Walk through the steps to install packages, and identify where they go.

Installing precise versions of packages#

TODO

Walk through the steps to install specific versions of packages, and where they come from.

Making environments portable and reproducible#

This is deferred to later.

Warning

While we used interactive commands to install the various packages here, that was only for illustrative purposes. Always using a requirements.txt file to specify the packages to be installed. We will address how and when to use that file in the next section.

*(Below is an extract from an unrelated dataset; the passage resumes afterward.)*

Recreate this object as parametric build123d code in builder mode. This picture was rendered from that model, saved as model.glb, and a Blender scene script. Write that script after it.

Specifying only the intended packages#

When constructing an environment, python and its various package managers will install many dependencies, including some that are platform-specific. Thus, a complete listing of packages may not be portable. To the extent possible, authors should both document what was installed in their environment (for completeness), and provide documentation that allows others to re-instantiate an environment (i.e., the environment.yml or requirements.txt file mentioned earlier).

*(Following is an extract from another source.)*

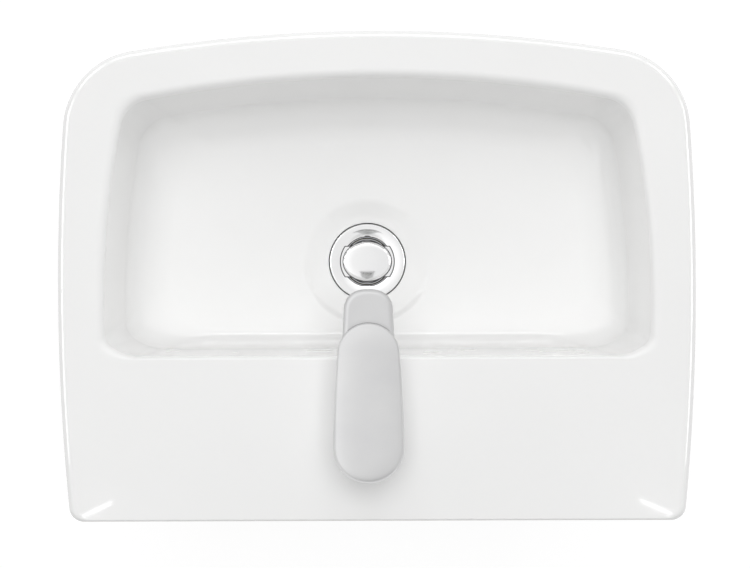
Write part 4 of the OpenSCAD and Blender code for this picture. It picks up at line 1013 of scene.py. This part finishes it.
def area_lamp(name, size):
    light = bpy.data.lights.new(name, "AREA")
    light.shape = "RECTANGLE"
    light.size, light.size_y = size
    lamp = place_in_scene(name, light)
    lamp.rotation_mode = "QUATERNION"
    return lamp, light


def make_lamp(name, place, size, power):
    """A soft lamp that lights the basin but isn't mirrored in it."""
    lamp, light = area_lamp(name, size)
    light.energy = power
    lamp.visible_glossy = False
    lamp.location = place
    lamp.rotation_quaternion = (CENTRE - Vector(place)).to_track_quat("-Z", "Y")


def make_strip(name, place, towards, along, size, spread_angle, radiance):
    """A gridded strip, long in one direction, that shows only as a highlight in gloss."""
    lamp, light = area_lamp(name, size)
    light.spread = math.radians(spread_angle)
    half = light.spread / 2
    light.energy = radiance * math.pi * size[0] * size[1] * (1 - half / math.tan(half))
    lamp.visible_camera = False
    lamp.visible_diffuse = False
    lamp.visible_transmission = False
    back = (Vector(place) - Vector(towards)).normalized()
    up = back.cross(Vector(along)).normalized()
    lamp.location = place
    lamp.rotation_quaternion = Matrix((up.cross(back), up, back)).transposed().to_quaternion()


def make_world():
    """A white surround for the camera, with other strengths for gloss and for all other light.

    The light on the surfaces comes from all round, and most of it from the front.
    """
    world = bpy.data.worlds.new("studio")
    world.use_nodes = True
    bpy.context.scene.world = world
    tree = world.node_tree
    link = tree.links.new
    backdrop = tree.nodes["Background"]
    backdrop.inputs["Color"].default_value = (1, 1, 1, 1)
    rays = tree.nodes.new("ShaderNodeLightPath")
    direct = combine_values(tree, rays.outputs["Is Camera Ray"],
                            rays.outputs["Is Transmission Ray"], "ADD")
    coords = tree.nodes.new("ShaderNodeTexCoord")
    way = tree.nodes.new("ShaderNodeSeparateXYZ")
    link(coords.outputs["Generated"], way.inputs[0])
    x, y, z = (way.outputs[axis] for axis in "XYZ")
    light = total(tree, combine_values(tree, x, x, "MULTIPLY"), SIDE_LIGHT,
                  spread(tree, y, FRONT_LIGHT, BACK_LIGHT, -1, 1))
    light = choice(tree, spread(tree, z, 0, 1, 0, 1), light, TOP_LIGHT)
    mirrored = spread(tree, size_of(tree, x), MIRROR_TOP, MIRROR_SIDE, 0.1, 0.8)
    mirrored = total(tree, x, MIRROR_LEFT, mirrored)
    mirrored = total(tree, spread(tree, y, MIRROR_FRONT, 0, -0.75, -0.3), 1, mirrored)
    mirrored = total(tree, spread(tree, y, 0, MIRROR_BACK, 0.5, 0.9), 1, mirrored)
    mirrored = choice(tree, spread(tree, z, 0, 1, 0.15, 0.5), MIRROR_HORIZON, mirrored)
    seen = choice(tree, rays.outputs["Is Glossy Ray"], light, mirrored)
    link(choice(tree, direct, seen, 1.0), backdrop.inputs["Strength"])


def make_camera():
    """Looks straight down, with the front of the basin at the top of the picture."""
    data = bpy.data.cameras.new("camera")
    data.sensor_width = 36
    data.lens = 137.1
    data.shift_x = 0.02285
    data.clip_end = 100
    camera = place_in_scene("camera", data)
    camera.location = (0.01675, -0.2078, 2.56)
    camera.rotation_euler = (0, 0, math.pi - math.radians(0.18))
    bpy.context.scene.camera = camera


def make_corner_strips():
    """They draw the short bright line across each back corner of the deck."""
    for name, place, deck_x, along in [
        ("left_corner_strip", (0.5655, 0.2644, 3.56), 0.245, (0.061, 0.030, 0)),
        ("right_corner_strip", (-0.6074, 0.2630, 3.56), -0.243, (0.061, -0.0283, 0)),
    ]:
        make_strip(name, place, (deck_x, -0.012, 0.06), along, (0.068, 0.009), 6, 12)


def make_rim_strips():
    """They stand round the rim, a little outside and above it, and draw its edge's bright line.

    facing is the angle at which a strip stands out from the rim.
    """
    for name, x, y, facing, length in [
        ("left_strip", 0.279, -0.19, 0, 0.34), ("left_low_strip", 0.262, -0.35, 15, 0.14),
        ("left_mid_strip", 0.245, -0.39, 45, 0.14), ("left_front_strip", 0.21, -0.41, 75, 0.14),
        ("front_strip", 0, -0.43, 90, 0.42), ("right_front_strip", -0.21, -0.41, 105, 0.14),
        ("right_mid_strip", -0.245, -0.39, 135, 0.14),
        ("right_low_strip", -0.262, -0.35, 165, 0.14), ("right_strip", -0.279, -0.19, 180, 0.34),
    ]:
        out = Vector((math.cos(math.radians(facing)), -math.sin(math.radians(facing)), 0))
        edge = Vector((x, y, RIM_Z * MM))
        place = edge + out * 0.2 + Vector((0, 0, 0.15))
        make_strip(name, place, edge, (out.y, -out.x, 0), (length, 0.085), 24, 11)


make_floor()
make_world()
make_lamp("top_lamp", (-0.05, -0.6, 4.95), (1.8, 1.8), 103)
make_lamp("front_lamp", (0, -2.8, 4.0), (2.4, 1.6), 21)
make_corner_strips()
make_rim_strips()
make_camera()
bpy.context.scene.view_settings.view_transform = "Standard"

In a regular Python venv environment, pip freeze lists all installed packages. This may be more than you wish. For instance, if I install only pandas and matplotlib, the following is the output from pip freeze:

contourpy==1.3.3
cycler==0.12.1
fonttools==4.61.0
kiwisolver==1.4.9
matplotlib==3.10.8
numpy==2.3.5
packaging==25.0
pandas==2.3.3
pillow==12.0.0
pyparsing==3.2.5
python-dateutil==2.9.0.post0
pytz==2025.2
six==1.17.0
tzdata==2025.2

It is not easy to see which packages were explicitly installed by the user, and which ones were installed as dependencies. One way to get around this is to always use a requirements.txt file that specifies only the packages I wish to install, and always use it for installation (no manual pip install). For instance, if I create a requirements.txt file with the following contents:

pandas
matplotlib

and then install from that file using

pip install -r requirements.txt

If I need to add additional packages, I add them to the requirements.txt and re-run. I can provide the requirements.txt to replicators, while

pip freeze --local > packages-as-installed.txt

can document all the packages that were present in my environment.

In a Conda environment, you can use the --from-history flag to export only those packages explicitly installed.

conda env export --from-history > environment.yml

For instance, on a Linux system, using conda env export might yield in the base environment might yield

name: base
channels:
  - defaults
dependencies:
  - _libgcc_mutex=0.1=main
  - _openmp_mutex=5.1=1_gnu
  - anaconda-anon-usage=0.7.4=pyhb46e38b_100
  - anaconda-auth=0.10.0=py313h06a4308_1
  - anaconda-cli-base=0.6.0=py313h06a4308_0
  - annotated-types=0.6.0=py313h06a4308_1
  - archspec=0.2.5=pyhd3eb1b0_0
  - boltons=25.0.0=py313h06a4308_0
  - brotlicffi=1.0.9.2=py313hbdd6827_2
  - bzip2=1.0.8=h5eee18b_6
(100 lines omitted!)
  - typing_extensions=4.15.0=py313h06a4308_0
  - tzdata=2025b=h04d1e81_0
  - urllib3=2.5.0=py313h06a4308_0
  - wheel=0.45.1=py313h06a4308_0
  - xorg-libx11=1.8.12=h9b100fa_1
  - xorg-libxau=1.0.12=h9b100fa_0
  - xorg-libxdmcp=1.1.5=h9b100fa_0
  - xorg-xorgproto=2024.1=h5eee18b_1
  - xz=5.6.4=h5eee18b_1
  - yaml-cpp=0.8.0=h6a678d5_1
  - zlib=1.3.1=hb25bd0a_0
  - zstandard=0.24.0=py313h3d778a8_0
  - zstd=1.5.7=h11fc155_0
prefix: /home/vilhuber/miniconda3

Some of the packages listed (xorg-libx11) are platform-specific, and cannot be installed on a Windows or a Mac system. Using the --from-history flag will yield a much shorter list, containing only those packages that were explicitly installed by the user:

name: base
channels:
  - defaults
dependencies:
  - python=3.13
  - conda=25.9.1
  - setuptools
  - pip
  - wheel
  - conda-anaconda-telemetry[version='>=0.3.0']
  - conda-anaconda-tos[version='>=0.2.2']
  - conda-content-trust
  - conda-libmamba-solver
  - menuinst
  - anaconda-anon-usage
  - anaconda-auth
prefix: /home/vilhuber/miniconda3

The difference between the “intended” packages and all dependent packages can be substantial, and can make platform-agnostic reproducibility challenging if not impossible.